Il n’y a cependant pas que lorsqu’ils proviennent de l’étranger que les reportages peuvent être inventés de toutes pièces ou simplement enjolivés. Pour détecter ces petits mensonges, les salles de nouvelles opèrent des vérifications.

Plus de vérifications

«On pose des questions, confirme Éric Trottier. Je ne veux pas que mes journalistes me révèlent leurs sources, mais je dois protéger le journal. Des cas de travail mal fait, on en a tout le temps. On publie l’équivalent d’un roman de 500 pages tous les jours… Est-ce qu’il y a des erreurs? Certainement. Est-ce qu’il y a des choses graves, des reportages inventés? C’est déjà arrivé avant que je ne sois en poste. Un journaliste prétendait avoir été couvrir un événement sur le terrain… en fait, il l’avait suivi à la télévision. La direction avait agi à l’époque. Moi j’ai 300 journalistes, je ne pas mettre quelqu’un derrière chacun. Alors, on fonctionne à la confiance.»

Et on vérifie les CV au moment de recruter. Tous assurent qu’ils le faisaient déjà, mais qu’ils ne feront encore plus.

«Pour les journalistes, nous vérifions leurs études et nous appelons les précédents employeurs pour savoir s’ils travaillaient bien là, s’ils travaillaient bien et quel type de travail ils faisaient, explique Michel Cormier.
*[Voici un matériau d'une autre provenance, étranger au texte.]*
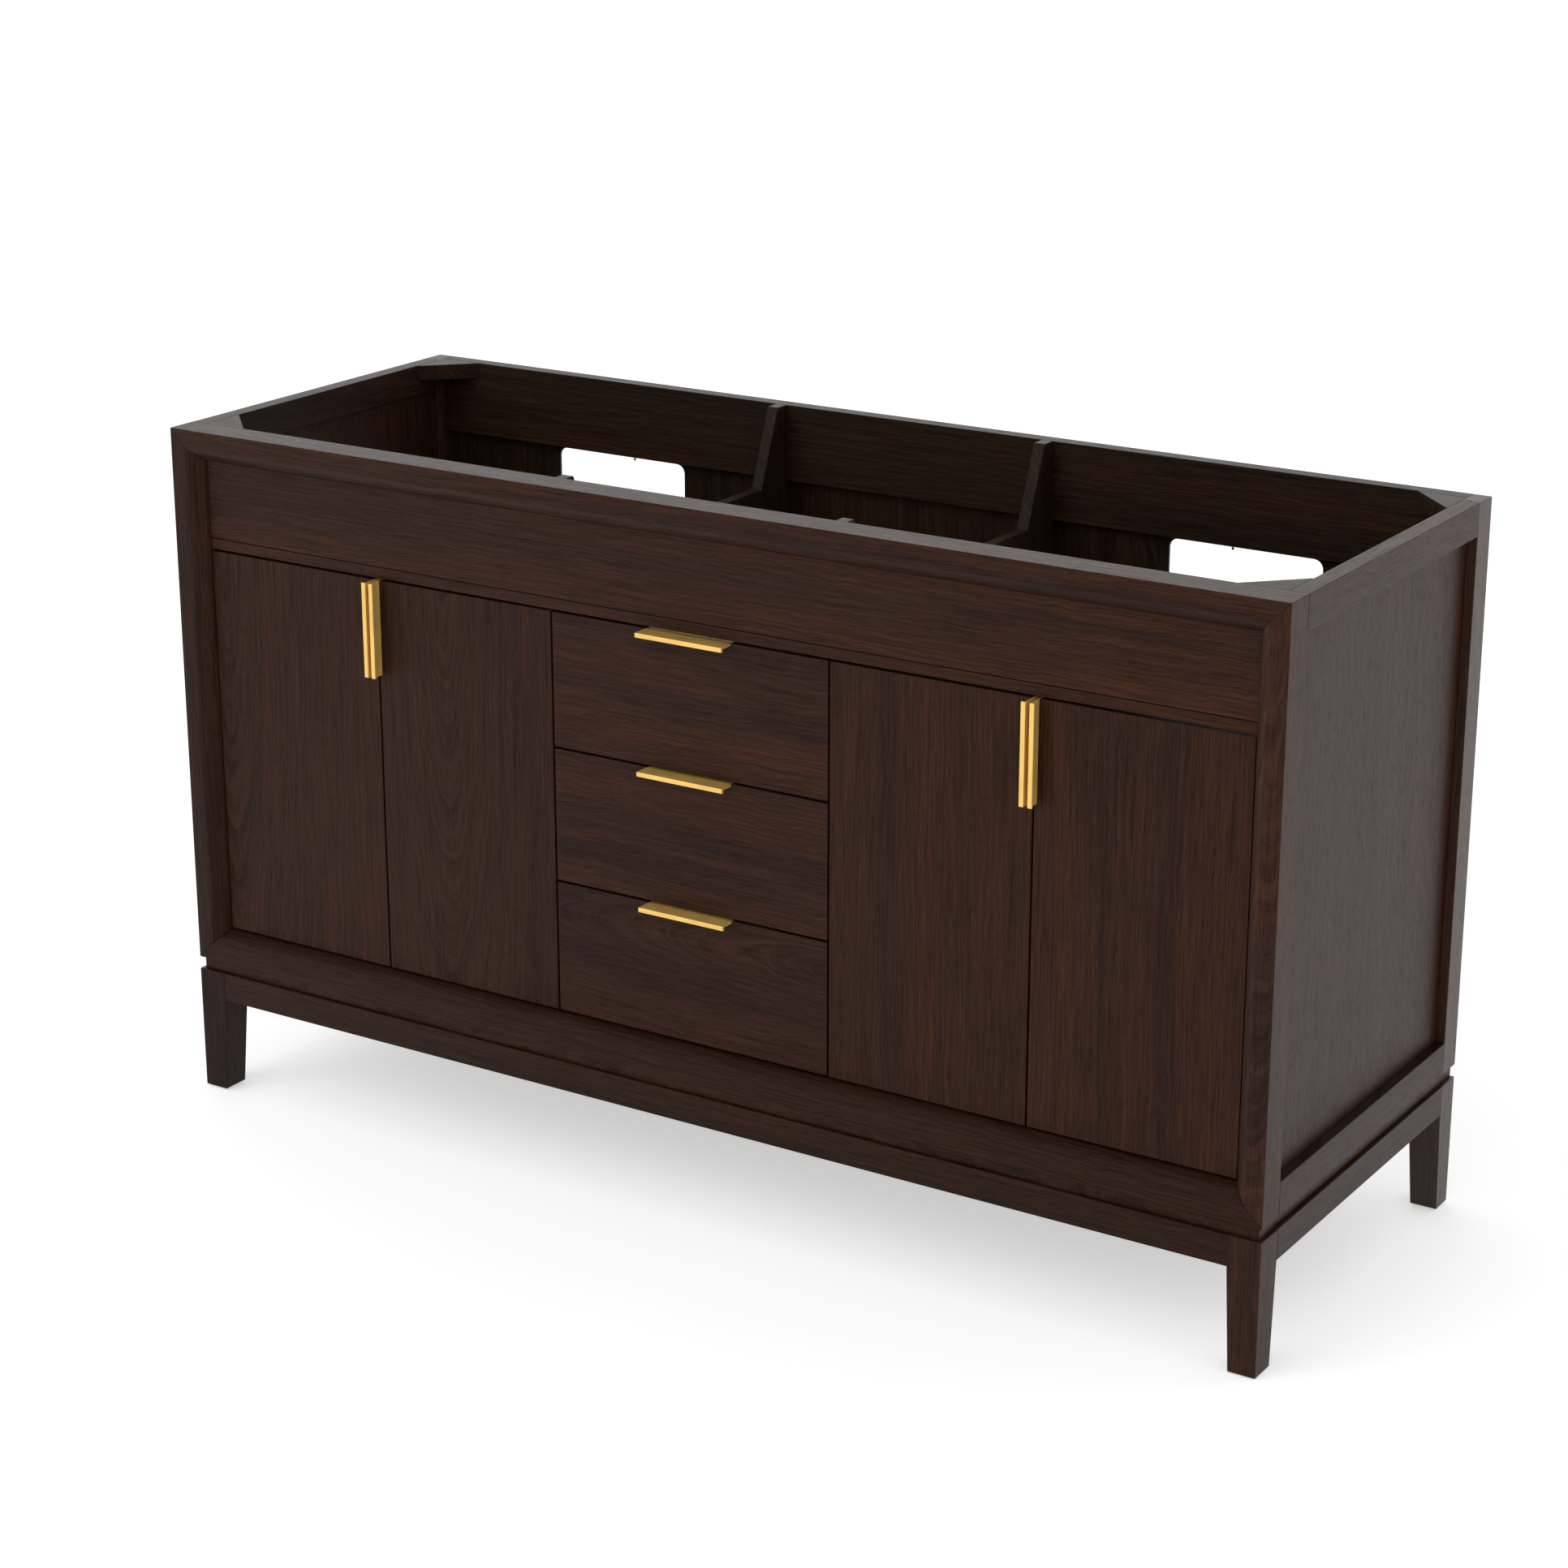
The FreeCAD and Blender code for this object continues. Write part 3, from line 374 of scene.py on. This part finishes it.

Pour les experts que nous mettons en ondes régulièrement et avec lesquels nous avons un contrat, nous faisons de même. Nous examinons leurs compétences et qualifications, nous vérifions qu’ils appartiennent bien à l’organisme dont ils prétendent venir, etc.»

«Nous serons plus prudents à l’avenir dans le processus de vérification des informations que nous donnent les chroniqueurs que nous voulons mettre à l’antenne», garantit Michel Lorrain, tout en réfutant l’idée de devoir vérifier les informations données par ceux qui sont déjà en ondes.

«Je ne vais pas commencer à fouiller dans le CV de Normand Lester, Jean Lapierre ou Mario Dumont!, s’exclame-t-il. Il n’y a pas de chasse aux sorcières. Nous avons confiance en nos chroniqueurs. On ne va tout remettre en question parce que nous avons vécu l’incident que nous connaissons.»